Can I incur a Loss in SIP?
Investments have become the need of modern time due to increasing prices of all services. That is why many people invest in a systematic investment plan (SIP) in order to meet achieve their investment goals like retirement budget, child’s education, etc.
What is a SIP?
SIP is a type of investment where investors have the freedom to make equal payments into mutual funds, retirement account, trading account, etc. It permits investors to save from their earning on a regular basis by using a smaller amount to reap long-term benefits. The investment can as small as Rs. 500 and that is why any earning individual can take advantage of this investment service.

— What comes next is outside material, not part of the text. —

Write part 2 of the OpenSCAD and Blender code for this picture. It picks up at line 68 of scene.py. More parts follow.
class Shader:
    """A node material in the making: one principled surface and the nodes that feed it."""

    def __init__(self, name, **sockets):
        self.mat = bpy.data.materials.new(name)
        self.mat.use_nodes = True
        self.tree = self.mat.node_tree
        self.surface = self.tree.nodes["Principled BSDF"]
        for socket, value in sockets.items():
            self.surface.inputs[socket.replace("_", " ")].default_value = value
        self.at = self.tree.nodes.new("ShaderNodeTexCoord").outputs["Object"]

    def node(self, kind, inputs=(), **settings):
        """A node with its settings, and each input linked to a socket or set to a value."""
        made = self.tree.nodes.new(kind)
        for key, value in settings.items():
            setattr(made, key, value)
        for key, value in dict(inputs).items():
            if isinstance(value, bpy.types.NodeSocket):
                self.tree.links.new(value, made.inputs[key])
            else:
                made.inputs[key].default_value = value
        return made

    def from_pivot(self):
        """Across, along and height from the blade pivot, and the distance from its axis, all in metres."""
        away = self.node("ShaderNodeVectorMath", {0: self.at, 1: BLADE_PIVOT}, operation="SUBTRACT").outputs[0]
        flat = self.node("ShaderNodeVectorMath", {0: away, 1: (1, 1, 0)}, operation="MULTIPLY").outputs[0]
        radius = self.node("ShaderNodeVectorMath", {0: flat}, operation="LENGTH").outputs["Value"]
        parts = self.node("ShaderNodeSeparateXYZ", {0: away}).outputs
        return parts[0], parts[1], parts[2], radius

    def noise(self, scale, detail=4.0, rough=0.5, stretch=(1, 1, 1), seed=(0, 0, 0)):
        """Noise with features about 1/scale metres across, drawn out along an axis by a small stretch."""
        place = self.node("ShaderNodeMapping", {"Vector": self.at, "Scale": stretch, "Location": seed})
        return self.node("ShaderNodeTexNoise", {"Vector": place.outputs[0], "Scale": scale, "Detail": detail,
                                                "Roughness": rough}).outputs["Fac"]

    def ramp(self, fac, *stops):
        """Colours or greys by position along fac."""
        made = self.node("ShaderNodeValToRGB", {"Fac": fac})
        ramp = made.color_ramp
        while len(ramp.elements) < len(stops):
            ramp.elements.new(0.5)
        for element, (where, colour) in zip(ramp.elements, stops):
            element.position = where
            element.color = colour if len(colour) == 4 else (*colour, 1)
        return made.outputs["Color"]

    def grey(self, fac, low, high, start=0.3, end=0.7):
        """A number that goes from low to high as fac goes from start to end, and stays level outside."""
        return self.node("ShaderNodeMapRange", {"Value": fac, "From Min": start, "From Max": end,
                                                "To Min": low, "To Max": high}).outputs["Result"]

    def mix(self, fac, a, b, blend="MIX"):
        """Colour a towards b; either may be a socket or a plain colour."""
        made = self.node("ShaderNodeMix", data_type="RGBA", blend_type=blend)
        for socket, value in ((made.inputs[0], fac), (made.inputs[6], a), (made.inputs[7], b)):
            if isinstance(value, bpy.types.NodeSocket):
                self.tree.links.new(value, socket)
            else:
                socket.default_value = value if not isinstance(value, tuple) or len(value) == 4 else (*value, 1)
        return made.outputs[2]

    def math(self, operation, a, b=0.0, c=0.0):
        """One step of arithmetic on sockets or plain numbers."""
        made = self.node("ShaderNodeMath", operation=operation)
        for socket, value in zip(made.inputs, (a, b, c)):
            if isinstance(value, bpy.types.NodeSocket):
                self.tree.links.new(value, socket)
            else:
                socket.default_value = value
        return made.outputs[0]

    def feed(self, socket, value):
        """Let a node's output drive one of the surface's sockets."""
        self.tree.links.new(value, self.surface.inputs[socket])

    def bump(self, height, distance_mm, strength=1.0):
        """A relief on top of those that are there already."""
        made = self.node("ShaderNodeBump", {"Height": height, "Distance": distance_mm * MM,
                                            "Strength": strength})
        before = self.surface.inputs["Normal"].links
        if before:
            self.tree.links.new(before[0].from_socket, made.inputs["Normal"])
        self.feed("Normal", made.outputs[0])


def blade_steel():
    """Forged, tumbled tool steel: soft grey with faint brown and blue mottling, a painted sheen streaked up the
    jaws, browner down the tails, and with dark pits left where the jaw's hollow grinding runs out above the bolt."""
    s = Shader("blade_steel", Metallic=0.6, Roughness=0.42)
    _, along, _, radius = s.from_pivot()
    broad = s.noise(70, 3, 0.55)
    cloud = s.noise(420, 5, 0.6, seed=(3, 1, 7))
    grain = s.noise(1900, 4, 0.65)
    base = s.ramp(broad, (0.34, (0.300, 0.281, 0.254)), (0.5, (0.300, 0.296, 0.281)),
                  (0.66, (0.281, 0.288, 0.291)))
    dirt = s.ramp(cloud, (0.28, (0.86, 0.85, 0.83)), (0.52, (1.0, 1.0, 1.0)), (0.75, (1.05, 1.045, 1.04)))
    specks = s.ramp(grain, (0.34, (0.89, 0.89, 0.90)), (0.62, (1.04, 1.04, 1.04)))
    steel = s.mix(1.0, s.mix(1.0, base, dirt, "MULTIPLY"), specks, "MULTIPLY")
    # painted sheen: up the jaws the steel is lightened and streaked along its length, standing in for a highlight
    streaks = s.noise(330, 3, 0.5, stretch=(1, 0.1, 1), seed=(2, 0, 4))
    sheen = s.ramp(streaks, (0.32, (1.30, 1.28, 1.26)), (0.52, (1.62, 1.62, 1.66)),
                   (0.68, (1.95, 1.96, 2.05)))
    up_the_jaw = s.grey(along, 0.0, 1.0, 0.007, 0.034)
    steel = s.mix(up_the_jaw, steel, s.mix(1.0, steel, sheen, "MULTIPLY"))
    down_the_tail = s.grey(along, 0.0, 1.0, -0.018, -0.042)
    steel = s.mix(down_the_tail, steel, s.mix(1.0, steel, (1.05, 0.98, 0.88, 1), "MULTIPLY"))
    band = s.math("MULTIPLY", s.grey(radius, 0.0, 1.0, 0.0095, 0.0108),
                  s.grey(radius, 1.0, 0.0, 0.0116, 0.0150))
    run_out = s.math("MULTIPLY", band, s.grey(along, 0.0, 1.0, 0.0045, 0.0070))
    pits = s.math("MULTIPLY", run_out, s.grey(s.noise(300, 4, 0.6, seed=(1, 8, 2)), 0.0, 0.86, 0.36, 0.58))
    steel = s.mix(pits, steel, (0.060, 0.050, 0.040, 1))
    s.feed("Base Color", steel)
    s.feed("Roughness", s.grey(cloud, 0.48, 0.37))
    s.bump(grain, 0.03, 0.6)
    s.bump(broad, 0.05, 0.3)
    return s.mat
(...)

Just like every other form of investments, SIP is also subjected to market risk. There are many cases out there, where people have actually faced loss after investing in SIPs. There are several reasons behind experiencing loss in SIP and they are as follows,
Choosing the wrong time to stop SIP payments
This is the cardinal mistakes done by many investors. They start SIP when the market is at peak and as soon as the market starts lowering down, they stop payments. Ideally, when the market is falling, an investor should keep accumulating SIPs at lower levels. Continuing with this reduces your average cost and enables you to make more profits as soon as market recovers. However, if you cease the payments to stop SIP, then you have to hold on to your SIP at higher prices.
Choosing the wrong fund to invest
Not every debt fund or equity fund performs well with time. There are chances of some of them underperforming due to redemption pressure. Debt funds often face pressure when the company defaults. Besides, equity funds underperform in case of wrong portfolio choices.
The investors have the freedom to switch from one fund to another according to their wish. This is the time where mutual fund experts can help you. Based on their experience, knowledge and research of the market, they can suggest an alternate plan giving more benefits.
The Nifty and the Sensex Have Tanked Amidst Volatility
These events were particularly experienced in the years 2000, 2008, 2010 and 2013. If the SIP has started during these years, then the chances of negative income are quite high for the next couple of years. The year of 2006 was a bull market; so many equity funds initiated in that year and eventually kept on gathering SIPs at high NAV. However almost of them fall by the year 2008 and as a result, almost investors experienced losses for the next three to four years. The investors have no control over this, as this was a market-driven factor.
Selecting thematic fund over equity diversified fund
Many investment experts advise investors to focus their SIPs on equity diversified funds for better returns. Although investors can invest in thematic funds, they have to wait for a long time to reap the profits. This increases the risk because when the market falls, thematic funds take a long time to recover.
In order to avoid loss on SIP, the investors have to research the market conditions before making a final decision.